Between Leonardo DiCaprio slapping a cool near-million on a Frank Stella and Ivanka Trump sauntering down the aisles with Wendi Murdoch, people are buying art. The initial first-day sales reports are brimming with major coups for contemporary heavyweights, such as Anish Kapoor, Richard Prince, Mickalene Thomas, and others. And while even our Jerry Saltz “loves that art fairs can make money for artists and galleries,” the money talk can be a limited conversation, especially reserved for those power collectors who were out in full force yesterday, like Don and Mera Rubell, Peter Brant, Beth Rudin DeWoody, and Jill and Peter Kraus. From our stroll through the Convention Center — it’s hard to not get lost in that thing — we bring to you the highlights from Wednesday.
Teresita Fernández is having an excellent year. There was her enchanting show at Mass MoCA, and now there’s her upcoming Madison Square Park commission, unveiling in April 2015, titled Fata Morgana, which promises to be one of the most ambitious public installations in the small urban space to date. Her longtime dealer Lehmann Maupin split its booth via partition to dedicate one half entirely to her Kabinett commission — the furniture company selected a number of artists to render its aesthetic in functional forms. Hanging on the other side were works by Korean sheer genius Do-ho Suh (literally, he recreates appliances in sheer fabric), cinematic photographer Alex Prager, and Brazilian graffiti superstars Os Gêmeos. In walk Swizz Beatz, P. Diddy, and their art adviser Maria Brito. They gawk at the Os Gêmeos, mill about in the booth for a moment, and then leave.

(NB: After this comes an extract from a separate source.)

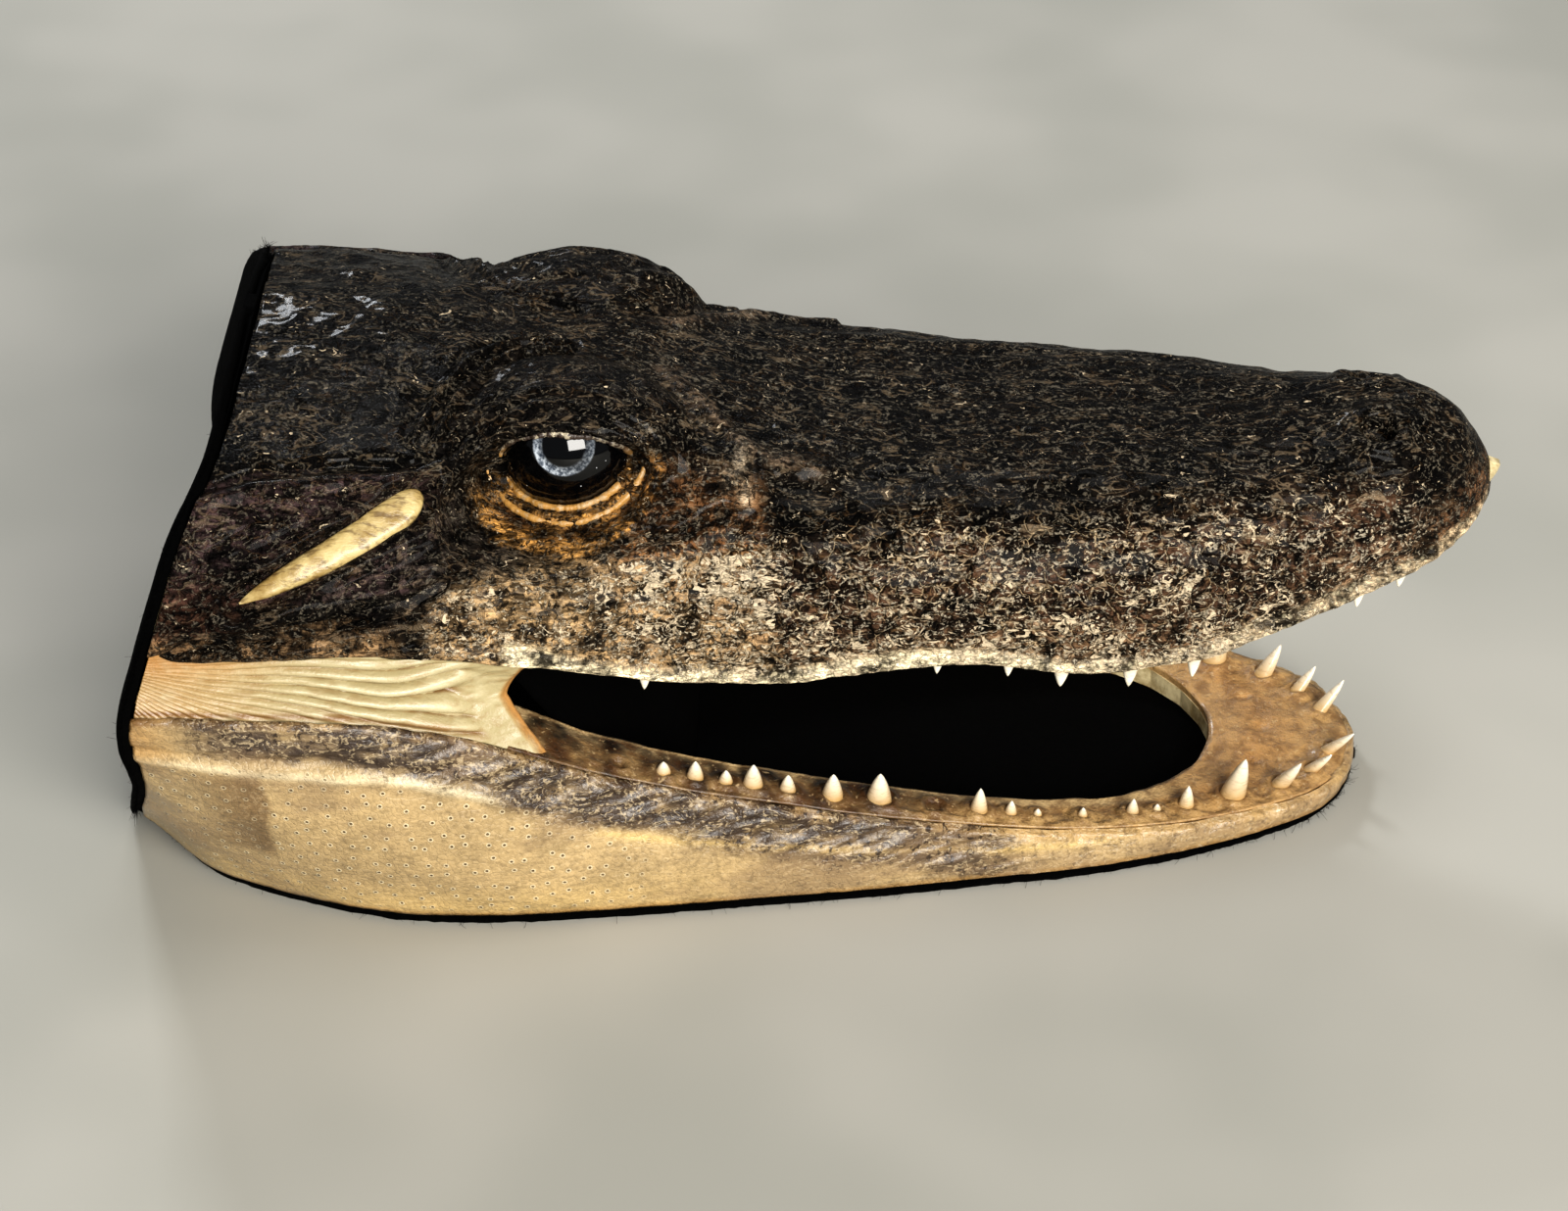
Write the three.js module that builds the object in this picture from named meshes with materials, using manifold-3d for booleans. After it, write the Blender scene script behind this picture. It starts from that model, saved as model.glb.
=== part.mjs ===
// A preserved alligator head, mouth open, standing on a felt pad.
// The dried hide covers the skull and the two mandibles. Glass eyes sit in modelling clay in the orbits, the neck is
// closed by a filler plug under a felt cover, and felt lines the floor and the back of the mouth.
//
// Millimetres. +X points to the snout tip, +Z up, and the head is the same on both sides of the plane Y = 0.
// The origin is under the middle of the head, on the surface that it stands on.
import * as THREE from "three";
import { mergeVertices } from "three/addons/utils/BufferGeometryUtils.js";
import Module from "manifold-3d";

const wasm = await Module();
wasm.setup();

// ---------- driving dimensions ----------
const headLength = 160; // snout tip to the foot of the neck cut
const headWidth = 76; // across the jaw joints
const headHeight = 63.6; // standing surface to the top of the head
const hideThickness = 1.2; // dried hide
const boneWall = 2.6; // skull walls round the brain and nasal cavity
const gumThickness = 0.8;
const liningThickness = 0.7; // palate lining
const feltThickness = 1.2;
const feltMargin = 0.5; // how far felt stands out past the hide that it is glued to
const fitGap = 0.3; // clearance between neighbouring pieces
const palateRise = 2.8; // palate lining above the lip line
const plugDepth = 11; // neck filler, measured along the neck
const neckLean = 15.4; // degrees that the neck cut leans back towards its foot
const neckTop = 142.4; // snout tip to the top of the neck cut
const cheekThickness = 1.2;
const cheekFront = 109; // snout tip to the free edge of the cheek skin
const cheekHollow = 9; // radius of that edge's hollow
const symphysisGap = 0.3; // seam between the two mandibles
const eyeRadius = 7.8;
const eyeBehindTip = 106.6;
const eyeSide = 12.8; // eye centre from the middle plane
const eyeHeight = 53.2;
const eyeOpening = { length: 15.4, height: 10.4 }; // slit between the lids
const clayThickness = 1.6; // eye clay round the back of the glass
const orbitWall = 1.8; // bone cup that holds the clay
const browLength = 28; // domed bulge of the brow over an eye
const throatFoot = 93.5; // snout tip to the foot of the throat felt
const throatTop = 118;
const nostril = { behindTip: 15, side: 6, radius: 2.1, depth: 5 };
const boneStrip = { behindTip: 129.2, height: 51.2, length: 23, width: 3.6, depth: 2.2, slope: 19, toe: 20 };

// ---------- outline stations ----------
// Written for a head of this size, and scaled with the driving dimensions.
const drawn = { length: 160, halfWidth: 38, height: 63.6 };

// behind the tip, half width, top height, lip height, squareness of the section
const headStations = [
  [0, 0, 41.5, 41, 2],
  [1.6, 4.8, 46.4, 39.8, 2],
  [5, 8.8, 50.4, 37.4, 2.1],
  [10, 12, 52, 35.4, 2.3],
  [17, 15.2, 51.6, 33.8, 2.5],
  [26, 18.6, 50.8, 31.9, 2.7],
  [36, 22.2, 51, 29.8, 2.8],
  [48, 24.5, 51.4, 29.9, 2.9],
  [62, 25.7, 51.6, 31.8, 3],
  [74, 26.8, 53, 31, 2.9],
  [85, 27.9, 55.2, 30.2, 2.5],
  [97, 30, 58.8, 32.2, 1.95],
  [108, 32.4, 61.4, 35.2, 1.75],
  [120, 34.8, 63, 38, 1.75],
  [132, 36.6, 63.6, 39.6, 1.8],
  [146, 37.6, 63.4, 40, 1.8],
  [166, 38, 63, 40, 1.8],
];

// behind the tip, half width at the foot, half width at the rim, rim height
const jawStations = [
  [12.4, 0, 0, 3.8],
  [13.4, 5, 4.8, 4],
  [15.4, 9.2, 9, 4.1],
  [18.6, 12.7, 12.4, 4.2],
  [24, 15.9, 15.6, 4.4],
  [35.5, 20.7, 20.3, 5.2],
  [47.5, 24, 23.5, 6.6],
  [59, 26, 25.5, 8.6],
  [70.5, 28, 27.5, 11.2],
  [82, 29.6, 29.1, 14.2],
  [93.5, 31.2, 30.7, 17.4],
  [103, 32.4, 32, 20.6],
  [110, 33.2, 33.4, 24],
  [118.5, 33.6, 35.6, 28.4],
  [128, 33, 37.2, 31],
  [140, 29.6, 38, 32],
  [150, 24.8, 38, 32.2],
  [157, 17.4, 37.4, 32.2],
  [166, 9, 36.6, 32.2],
];

// behind the tip, half width of the opening between the mandibles
const floorStations = [
  [30.2, 0],
  [31, 4.2],
  [33.6, 9],
  [38, 13.2],
  [45, 16.6],
  [59, 19.6],
  [82, 22.4],
  [106, 24.6],
  [130, 26.4],
  [166, 26.6],
];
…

“I want to assassinate Painting,” Joan Miró once said. Well, I want to assassinate anyone who ever uses the phrase “My 4-year-old could paint that” when looking at modern or contemporary art. Swiss blue-chip Galerie Gmurzynska’s presentation was called “A Kid Could Do That!” The booth’s sign is a chalkboard written in childlike handwriting. Within, Gmurzynska overhauled its booth to appear as a glamorous European salon with (faux-)wood-trimmed, olive-toned walls and set up a grand reading table with tomes and tomes of the 20th-century painting masters it’s are offering for sale besides Miró, such as Kazimir Malevich, Francis Bacon, and Cy Twombly. Some of the works have just returned from major museum exhibitions or haven’t been seen in years. But all of this leaves us asking: Does anyone in 2014 still actually think that Miró or Bacon or Malevich painted like a child?
Gavin Brown’s Enterprise
From the dealer who brought you a dug-up gallery floor (Urs Fischer), an in-situ soup kitchen (Rirkrit Tiravanija), and a weenie roast with his doppelgänger Mark Ruffalo, Gavin Brown once again went for a booth that skates between the line of gimmick and punk. No dealers, no table, no nothing — just Martin Creed on his own (well, not actually the artist himself). “People,” the green neon-light sign screams as it twists and turns in a continuous loop at the entrance of Hall B. After watching the booth for about ten minutes to see how the attendees (we attended during the VIP hour, so most were likely familiar with Creed) interacted with the work, we observed fewer than ten people going inside, standing under the sign, or engaged in any way other than from a reserved distance. (Video courtesy of Gavin Brown enterprises.)
Two large security guards paced around Lisson Gallery, where the six-foot-tall reflective Anish Kapoor tower stands alongside the Ai Weiwei Han Dynasty vases. We ask if there’s been an attempted heist or defacement. “No, we’re here ‘cause these art works are, like, worth a couple million dollars,” says one guard. Funny, we didn’t see anyone standing close to the Jeff Koons ashtray-pinup sculpture. As we inspect the new Ai Weiwei Stone Pillar, which is laid horizontally onto to the floor, I turn to the gentleman next to me and say, “Wow, that looks like a Snickers bar!” He replied, “Maybe one that’s passed through your digestive tract.” Once you say Lisson’s booth looks like shit, it’s not an image that leaves your mind very easily.
Porn painting may have reached its apotheosis with Jeff Koons, but Jack Early, who by some measures is late getting his solo booth debut at Fergus McCaffrey, has acknowledged what we’ve all thought: that there is humor in dick pics. Early, a longtime collaborator with Rob Pruitt, pulls from the campiness of Tom of Finland and treats his portraits of male members (yes, that kind) with the self-seriousness found in good snark. Jack Early’s Lifestory in Just Under 20 Minutes, as his presentation made specifically for ABMB is called, may shock and offend, just like Ilona’s Asshole did at the time Koons unveiled it in 1991, but anyone who doesn’t chuckle at these large-scale works is just missing the point.